---------- Stored data ----------
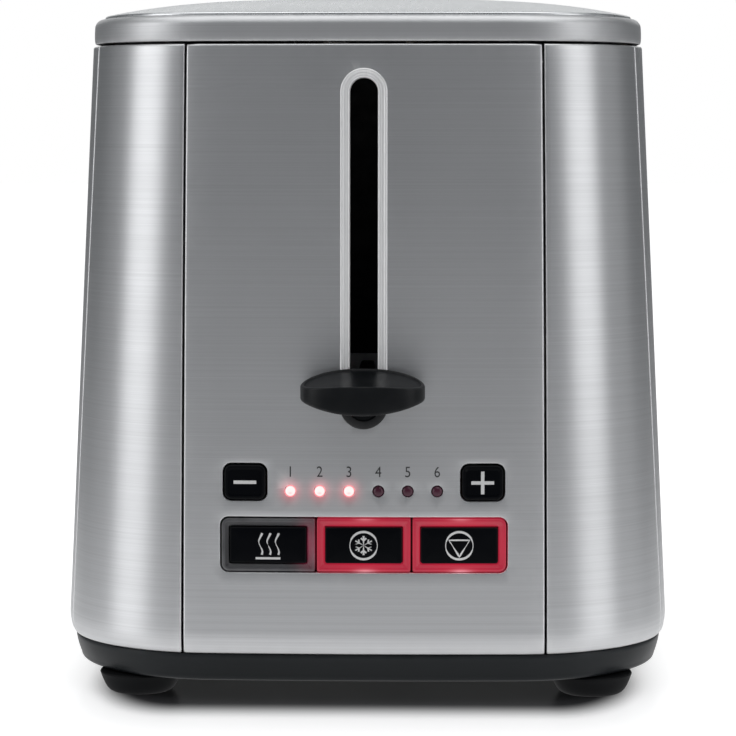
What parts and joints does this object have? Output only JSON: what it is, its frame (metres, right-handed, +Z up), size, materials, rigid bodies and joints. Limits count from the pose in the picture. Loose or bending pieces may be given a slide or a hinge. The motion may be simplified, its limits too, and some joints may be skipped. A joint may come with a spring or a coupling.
{
  "type": "pop up toaster",
  "caption": "Two-slice pop-up toaster in brushed steel with a front lever, lit function buttons, a browning row, a domed lid and a pull-out crumb tray.",
  "frame": {"origin": "centre of the footprint, on the surface that the feet stand on", "axes": "+Z up, -Y towards the lever end, +X to the right when facing the lever"},
  "size_m": [0.1784, 0.3048, 0.2023],
  "materials": {
    "brushed_steel": "fine horizontal brush grain, satin",
    "lid_steel": "finely brushed, brighter than the body",
    "base_plastic": "moulded, fine texture, near black",
    "foot_rubber": "matt black",
    "screw_zinc": "zinc plated",
    "sheet_zinc": "galvanised sheet",
    "trim_metal": "bright satin",
    "black_gloss": "smooth black moulding",
    "board_green": "solder mask",
    "led_lit": "lit red lamp",
    "led_dark": "unlit red lamp",
    "frame_lit": "translucent, lit red from behind",
    "frame_unlit": "translucent smoke grey",
    "wire_steel": "drawn wire",
    "core_iron": "stacked laminations",
    "coil_copper": "enamelled copper winding",
    "heater_mica": "mica card"
  },
  "bodies": {
    "root": {"base": "base_plastic", "button_carrier": "base_plastic", "carriage_spring": "wire_steel", "chassis_front_plate": "sheet_zinc", "chassis_rear_plate": "sheet_zinc", "control_board": "board_green", "cord_gland": "foot_rubber", "foot_front_left": "foot_rubber", "foot_front_right": "foot_rubber", "foot_rear_left": "foot_rubber", "foot_rear_right": "foot_rubber", "foot_screw_front_left": "screw_zinc", "foot_screw_front_right": "screw_zinc", "foot_screw_rear_left": "screw_zinc", "foot_screw_rear_right": "screw_zinc", "front_corner_left": "brushed_steel", "front_corner_right": "brushed_steel", "front_panel": "brushed_steel", "guide_rod": "wire_steel", "heat_shield_left": "sheet_zinc", "heat_shield_right": "sheet_zinc", "heater_centre": "heater_mica", "heater_left": "heater_mica", "heater_right": "heater_mica", "led_1": "led_lit", "led_2": "led_lit", "led_3": "led_lit", "led_4": "led_dark", "led_5": "led_dark", "led_6": "led_dark", "lever_slot_trim": "trim_metal", "lid_plate": "lid_steel", "lid_rim": "lid_steel", "magnet_coil": "coil_copper", "magnet_core": "core_iron", "rear_corner_left": "brushed_steel", "rear_corner_right": "brushed_steel", "rear_panel": "brushed_steel", "side_panel_left": "brushed_steel", "side_panel_right": "brushed_steel"},
    "lever_carriage": {"lever_knob": "black_gloss", "lever_arm": "sheet_zinc", "carriage": "sheet_zinc", "armature_plate": "core_iron", "bread_rack_left": "sheet_zinc", "bread_rack_right": "sheet_zinc"},
    "crumb_tray": {"crumb_tray": "sheet_zinc", "crumb_tray_handle": "base_plastic"},
    "button_minus": {"button_minus": "black_gloss"},
    "button_plus": {"button_plus": "black_gloss"},
    "button_reheat": {"button_reheat": "black_gloss", "light_frame_reheat": "frame_unlit"},
    "button_defrost": {"button_defrost": "black_gloss", "light_frame_defrost": "frame_lit"},
    "button_stop": {"button_stop": "black_gloss", "light_frame_stop": "frame_lit"},
    "bread_guard_left_outer": {"bread_guard_left_outer": "wire_steel"},
    "bread_guard_left_inner": {"bread_guard_left_inner": "wire_steel"},
    "bread_guard_right_outer": {"bread_guard_right_outer": "wire_steel"},
    "bread_guard_right_inner": {"bread_guard_right_inner": "wire_steel"}
  },
  "joints": [
    {"name": "lever_slide", "type": "slide", "parent": "root", "child": "lever_carriage", "axis": [0, 0, 1], "range_m": [0, 0.082], "deforming": ["carriage_spring"]},
    {"name": "guard_left_outer_slide", "type": "slide", "parent": "root", "child": "bread_guard_left_outer", "axis": [-1, 0, 0], "range_m": [0, 0.004]},
    {"name": "guard_left_inner_slide", "type": "slide", "parent": "root", "child": "bread_guard_left_inner", "axis": [1, 0, 0], "range_m": [0, 0.004]},
    {"name": "guard_right_outer_slide", "type": "slide", "parent": "root", "child": "bread_guard_right_outer", "axis": [1, 0, 0], "range_m": [0, 0.004]},
    {"name": "guard_right_inner_slide", "type": "slide", "parent": "root", "child": "bread_guard_right_inner", "axis": [-1, 0, 0], "range_m": [0, 0.004]},
    {"name": "button_minus_press", "type": "slide", "parent": "root", "child": "button_minus", "axis": [0, 0.9995, -0.031], "range_m": [0, 0.0015], "stiffness_N_per_m": 800},
    {"name": "button_plus_press", "type": "slide", "parent": "root", "child": "button_plus", "axis": [0, 0.9995, -0.031], "range_m": [0, 0.0015], "stiffness_N_per_m": 800},
    {"name": "button_reheat_press", "type": "slide", "parent": "root", "child": "button_reheat", "axis": [0, 0.9995, -0.031], "range_m": [0, 0.0015], "stiffness_N_per_m": 800},
    {"name": "button_defrost_press", "type": "slide", "parent": "root", "child": "button_defrost", "axis": [0, 0.9995, -0.031], "range_m": [0, 0.0015], "stiffness_N_per_m": 800},
    {"name": "button_stop_press", "type": "slide", "parent": "root", "child": "button_stop", "axis": [0, 0.9995, -0.031], "range_m": [0, 0.0015], "stiffness_N_per_m": 800},
    {"name": "crumb_tray_slide", "type": "slide", "parent": "root", "child": "crumb_tray", "axis": [0, 1, 0], "range_m": [0, 0.2]}
  ],
  "couplings": [
    {"joint": "guard_left_outer_slide", "follows": "lever_slide", "ratio": 0.0487},
    {"joint": "guard_left_inner_slide", "follows": "lever_slide", "ratio": 0.0487},
    {"joint": "guard_right_outer_slide", "follows": "lever_slide", "ratio": 0.0487},
    {"joint": "guard_right_inner_slide", "follows": "lever_slide", "ratio": 0.0487}
  ]
}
----------
**Task to carry out**
Using the listing above, reproduce each line without omission.

**Exercise result**
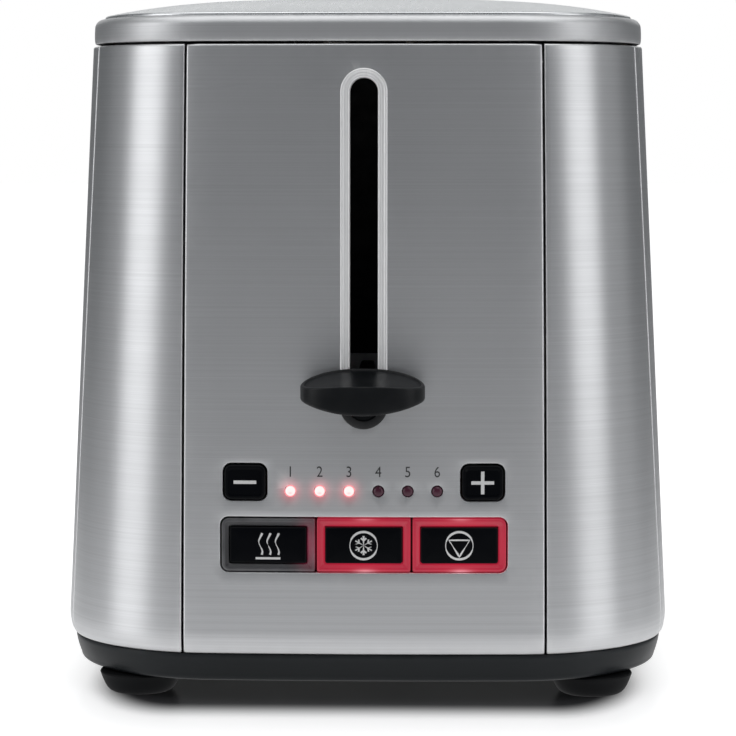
What parts and joints does this object have? Output only JSON: what it is, its frame (metres, right-handed, +Z up), size, materials, rigid bodies and joints. Limits count from the pose in the picture. Loose or bending pieces may be given a slide or a hinge. The motion may be simplified, its limits too, and some joints may be skipped. A joint may come with a spring or a coupling.
{
  "type": "pop up toaster",
  "caption": "Two-slice pop-up toaster in brushed steel with a front lever, lit function buttons, a browning row, a domed lid and a pull-out crumb tray.",
  "frame": {"origin": "centre of the footprint, on the surface that the feet stand on", "axes": "+Z up, -Y towards the lever end, +X to the right when facing the lever"},
  "size_m": [0.1784, 0.3048, 0.2023],
  "materials": {
    "brushed_steel": "fine horizontal brush grain, satin",
    "lid_steel": "finely brushed, brighter than the body",
    "base_plastic": "moulded, fine texture, near black",
    "foot_rubber": "matt black",
    "screw_zinc": "zinc plated",
    "sheet_zinc": "galvanised sheet",
    "trim_metal": "bright satin",
    "black_gloss": "smooth black moulding",
    "board_green": "solder mask",
    "led_lit": "lit red lamp",
    "led_dark": "unlit red lamp",
    "frame_lit": "translucent, lit red from behind",
    "frame_unlit": "translucent smoke grey",
    "wire_steel": "drawn wire",
    "core_iron": "stacked laminations",
    "coil_copper": "enamelled copper winding",
    "heater_mica": "mica card"
  },
  "bodies": {
    "root": {"base": "base_plastic", "button_carrier": "base_plastic", "carriage_spring": "wire_steel", "chassis_front_plate": "sheet_zinc", "chassis_rear_plate": "sheet_zinc", "control_board": "board_green", "cord_gland": "foot_rubber", "foot_front_left": "foot_rubber", "foot_front_right": "foot_rubber", "foot_rear_left": "foot_rubber", "foot_rear_right": "foot_rubber", "foot_screw_front_left": "screw_zinc", "foot_screw_front_right": "screw_zinc", "foot_screw_rear_left": "screw_zinc", "foot_screw_rear_right": "screw_zinc", "front_corner_left": "brushed_steel", "front_corner_right": "brushed_steel", "front_panel": "brushed_steel", "guide_rod": "wire_steel", "heat_shield_left": "sheet_zinc", "heat_shield_right": "sheet_zinc", "heater_centre": "heater_mica", "heater_left": "heater_mica", "heater_right": "heater_mica", "led_1": "led_lit", "led_2": "led_lit", "led_3": "led_lit", "led_4": "led_dark", "led_5": "led_dark", "led_6": "led_dark", "lever_slot_trim": "trim_metal", "lid_plate": "lid_steel", "lid_rim": "lid_steel", "magnet_coil": "coil_copper", "magnet_core": "core_iron", "rear_corner_left": "brushed_steel", "rear_corner_right": "brushed_steel", "rear_panel": "brushed_steel", "side_panel_left": "brushed_steel", "side_panel_right": "brushed_steel"},
    "lever_carriage": {"lever_knob": "black_gloss", "lever_arm": "sheet_zinc", "carriage": "sheet_zinc", "armature_plate": "core_iron", "bread_rack_left": "sheet_zinc", "bread_rack_right": "sheet_zinc"},
    "crumb_tray": {"crumb_tray": "sheet_zinc", "crumb_tray_handle": "base_plastic"},
    "button_minus": {"button_minus": "black_gloss"},
    "button_plus": {"button_plus": "black_gloss"},
    "button_reheat": {"button_reheat": "black_gloss", "light_frame_reheat": "frame_unlit"},
    "button_defrost": {"button_defrost": "black_gloss", "light_frame_defrost": "frame_lit"},
    "button_stop": {"button_stop": "black_gloss", "light_frame_stop": "frame_lit"},
    "bread_guard_left_outer": {"bread_guard_left_outer": "wire_steel"},
    "bread_guard_left_inner": {"bread_guard_left_inner": "wire_steel"},
    "bread_guard_right_outer": {"bread_guard_right_outer": "wire_steel"},
    "bread_guard_right_inner": {"bread_guard_right_inner": "wire_steel"}
  },
  "joints": [
    {"name": "lever_slide", "type": "slide", "parent": "root", "child": "lever_carriage", "axis": [0, 0, 1], "range_m": [0, 0.082], "deforming": ["carriage_spring"]},
    {"name": "guard_left_outer_slide", "type": "slide", "parent": "root", "child": "bread_guard_left_outer", "axis": [-1, 0, 0], "range_m": [0, 0.004]},
    {"name": "guard_left_inner_slide", "type": "slide", "parent": "root", "child": "bread_guard_left_inner", "axis": [1, 0, 0], "range_m": [0, 0.004]},
    {"name": "guard_right_outer_slide", "type": "slide", "parent": "root", "child": "bread_guard_right_outer", "axis": [1, 0, 0], "range_m": [0, 0.004]},
    {"name": "guard_right_inner_slide", "type": "slide", "parent": "root", "child": "bread_guard_right_inner", "axis": [-1, 0, 0], "range_m": [0, 0.004]},
    {"name": "button_minus_press", "type": "slide", "parent": "root", "child": "button_minus", "axis": [0, 0.9995, -0.031], "range_m": [0, 0.0015], "stiffness_N_per_m": 800},
    {"name": "button_plus_press", "type": "slide", "parent": "root", "child": "button_plus", "axis": [0, 0.9995, -0.031], "range_m": [0, 0.0015], "stiffness_N_per_m": 800},
    {"name": "button_reheat_press", "type": "slide", "parent": "root", "child": "button_reheat", "axis": [0, 0.9995, -0.031], "range_m": [0, 0.0015], "stiffness_N_per_m": 800},
    {"name": "button_defrost_press", "type": "slide", "parent": "root", "child": "button_defrost", "axis": [0, 0.9995, -0.031], "range_m": [0, 0.0015], "stiffness_N_per_m": 800},
    {"name": "button_stop_press", "type": "slide", "parent": "root", "child": "button_stop", "axis": [0, 0.9995, -0.031], "range_m": [0, 0.0015], "stiffness_N_per_m": 800},
    {"name": "crumb_tray_slide", "type": "slide", "parent": "root", "child": "crumb_tray", "axis": [0, 1, 0], "range_m": [0, 0.2]}
  ],
  "couplings": [
    {"joint": "guard_left_outer_slide", "follows": "lever_slide", "ratio": 0.0487},
    {"joint": "guard_left_inner_slide", "follows": "lever_slide", "ratio": 0.0487},
    {"joint": "guard_right_outer_slide", "follows": "lever_slide", "ratio": 0.0487},
    {"joint": "guard_right_inner_slide", "follows": "lever_slide", "ratio": 0.0487}
  ]
}